I mentioned how I could not help you find your epiphany, but my friends have encouraged me to delve further into how I reached mine. It’s not pretty, but if it helps someone, I’m all for sharing my truths.
I cannot recall a specific moment or pattern that led to that moment. Still, I can help break things down to explain how I went from the girl sitting on the couch eating Cheetos to the girl who walks an average of 5 miles a day and still enjoys Cheetos in moderation.
Before we get into my journey, however, let’s talk about you! When I was in school, I remember my teachers drilling in our heads to ask the five most important questions: Who? What? When? Where? Why?
So, when it comes to any significant change in your life, whether you want to get in shape, get your degree, or start a new hobby, whatever it is, your “who” should be yourself for two reasons,
- Change is never easy. It takes hard work, dedication, and focus. If you put that kind of pressure on someone else when times are tough, and they will be tough, you will grow to resent that person.
- When you make changes for yourself, you gain a deeper appreciation for who you are. You learn more about yourself. I cannot tell you the last time I felt so proud of myself! There is nothing I cannot learn.

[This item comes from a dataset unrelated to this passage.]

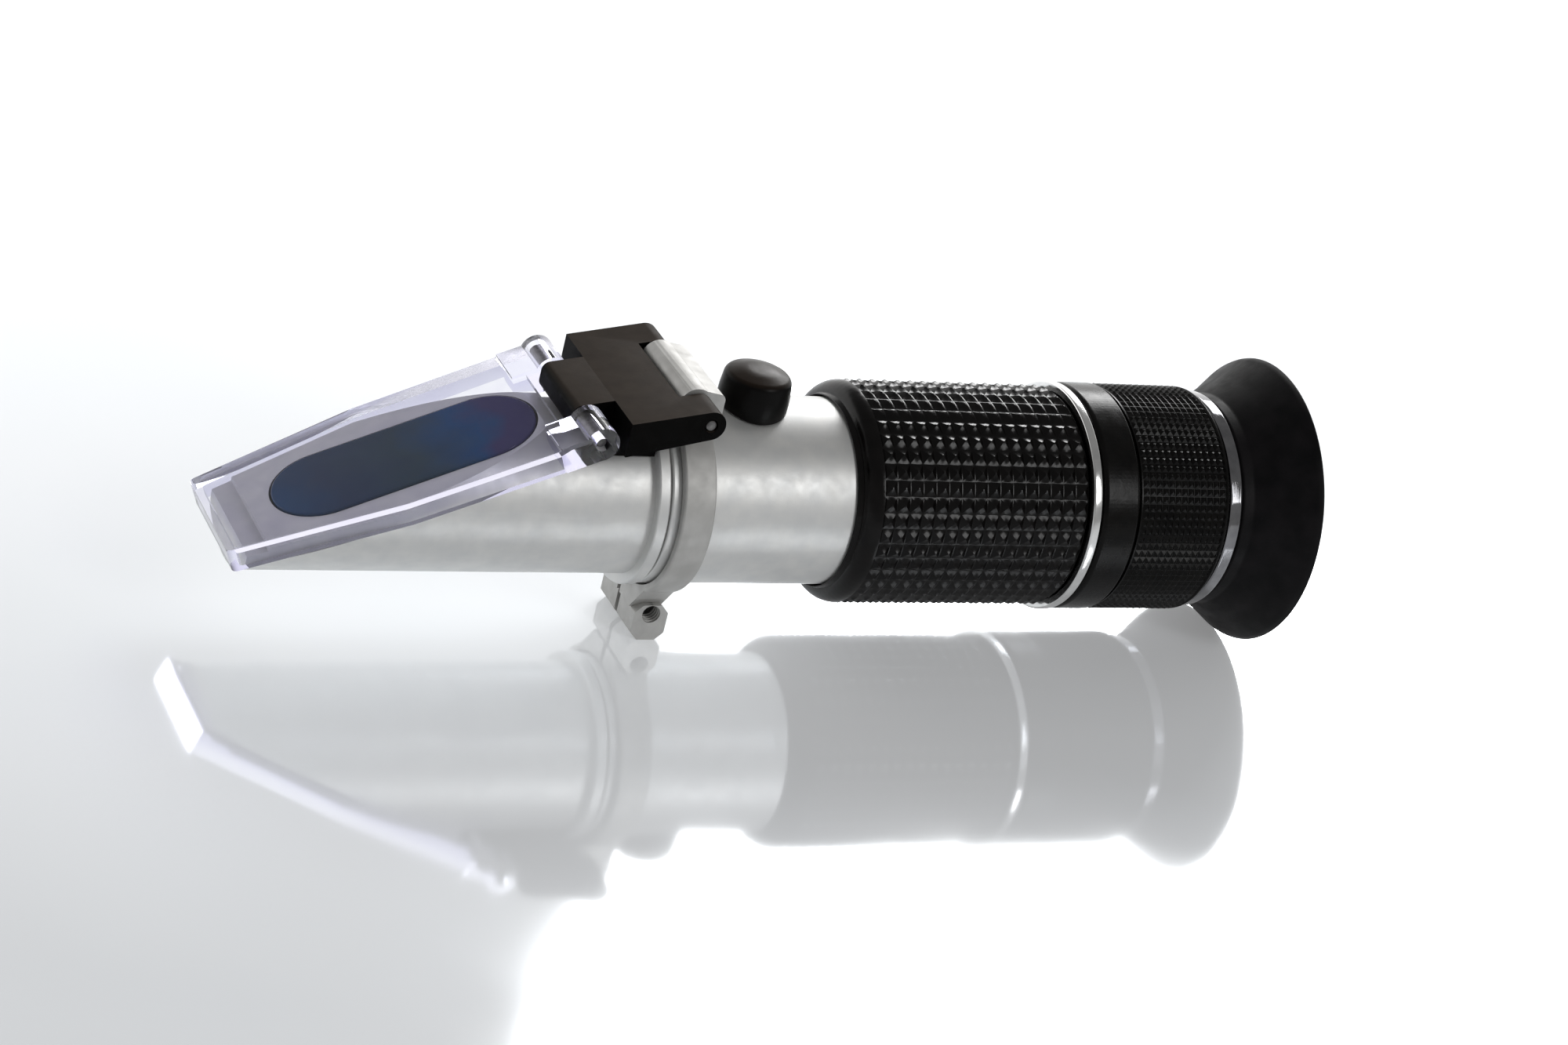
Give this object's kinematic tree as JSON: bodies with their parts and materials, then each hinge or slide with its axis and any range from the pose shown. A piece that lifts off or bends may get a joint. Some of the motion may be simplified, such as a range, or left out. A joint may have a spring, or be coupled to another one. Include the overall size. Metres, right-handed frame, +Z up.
{
  "type": "handheld refractometer",
  "caption": "Handheld brix refractometer with a sloping prism under a hinged clear plate, a clamp collar, rubber grip, focusing ring and flared eyecup.",
  "frame": {"origin": "centre of the footprint, on the surface that the clamp lug and the eyecup's rim stand on", "axes": "+X along the optical axis from the prism towards the eye, +Z up with the measuring face and its flap on top, +Y away from a viewer who has the eyecup on the right"},
  "size_m": [0.16, 0.042, 0.042],
  "materials": {
    "satin_aluminium": "satin turned and anodised",
    "clear_acrylic": "clear moulded acrylic, polished",
    "prism_glass": "polished optical glass over a dark blue backing",
    "optical_glass": "polished and coated",
    "black_plastic": "satin moulded",
    "black_rubber": "moulded, semi-gloss",
    "cup_rubber": "soft, matte",
    "bright_steel": "plain ground pins and screws",
    "brass": "turned",
    "optical_black": "matte black anodised"
  },
  "bodies": {
    "barrel": {"prism_housing": "satin_aluminium", "measuring_prism": "prism_glass", "aperture_stop": "optical_black", "clamp_collar": "satin_aluminium", "clamp_screw": "bright_steel", "hinge_pin": "bright_steel", "main_tube": "satin_aluminium", "tube_seal": "black_rubber", "calibration_bush": "brass", "reticle_tube": "optical_black", "reticle_disc": "optical_glass", "reticle_retainer": "optical_black", "grip_sleeve": "black_rubber", "tube_end_ring": "satin_aluminium", "guide_screw": "bright_steel"},
    "flap_arm": {"hinge_block": "black_plastic", "plate_pin": "bright_steel"},
    "cover": {"daylight_plate": "clear_acrylic"},
    "objective": {"objective_cell": "optical_black", "objective_lens": "optical_glass"},
    "calibration_screw": {"calibration_screw": "bright_steel"},
    "calibration_cap": {"calibration_cap": "black_rubber"},
    "eyepiece_slide": {"eyepiece_tube": "optical_black", "field_lens": "optical_glass", "lens_spacer": "optical_black", "eye_lens": "optical_glass", "lens_retainer": "optical_black"},
    "focusing_ring": {"focus_ring": "black_plastic", "eyecup_trim_ring": "satin_aluminium", "eyecup": "cup_rubber"}
  },
  "joints": [
    {"name": "flap_hinge", "type": "hinge", "parent": "barrel", "child": "flap_arm", "pos_m": [-0.0172, 0, 0.0376], "axis": [0, 1, 0], "range_deg": [0, 110]},
    {"name": "plate_align", "type": "hinge", "parent": "flap_arm", "child": "cover", "pos_m": [-0.0325, 0, 0.0346], "axis": [0, 1, 0], "range_deg": [0, 10]},
    {"name": "focus_turn", "type": "hinge", "parent": "eyepiece_slide", "child": "focusing_ring", "pos_m": [0.056, 0, 0.021], "axis": [1, 0, 0], "range_deg": [0, 270]},
    {"name": "focus_travel", "type": "slide", "parent": "barrel", "child": "eyepiece_slide", "axis": [1, 0, 0], "range_m": [0, 0.003]},
    {"name": "calibration_turn", "type": "hinge", "parent": "barrel", "child": "calibration_screw", "pos_m": [-0.0051, 0, 0.036], "axis": [0, 0, 1], "range_deg": [-360, 360]},
    {"name": "boundary_shift", "type": "slide", "parent": "barrel", "child": "objective", "axis": [0, 0, 1], "range_m": [-0.0005, 0.0005]},
    {"name": "cap_pull", "type": "slide", "parent": "barrel", "child": "calibration_cap", "axis": [0, 0, 1], "range_m": [0, 0.012]}
  ],
  "couplings": [
    {"joint": "focus_turn", "follows": "focus_travel", "rad_per_m": 1570.8},
    {"joint": "calibration_turn", "follows": "boundary_shift", "rad_per_m": 12566}
  ]
}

There is nothing I cannot achieve when I really put my mind to it (realistically speaking, for you smartasses thinking, “You can’t walk on water”).
Your “what” is whatever it is you want to change. You should focus on one item, but I can tell you once you start, do not be surprised if there is more you would like to improve. When I started focusing on my overall health, the weight loss came. When I obsessed over my weight, I made little progress. However, it can be overwhelming if you try to do too many things simultaneously. I will delve deeper into this later and share my mistakes, so hopefully, you can avoid them. So, if you want to lose weight, start with that, but do not obsess over it. Again, I will delve into this later. But it would help if you had an end goal in mind. My end goal has not changed, but my focus has. The second “what” is what do you need to do to get there? What is stopping you? Once you figure these out, your goal becomes achievable.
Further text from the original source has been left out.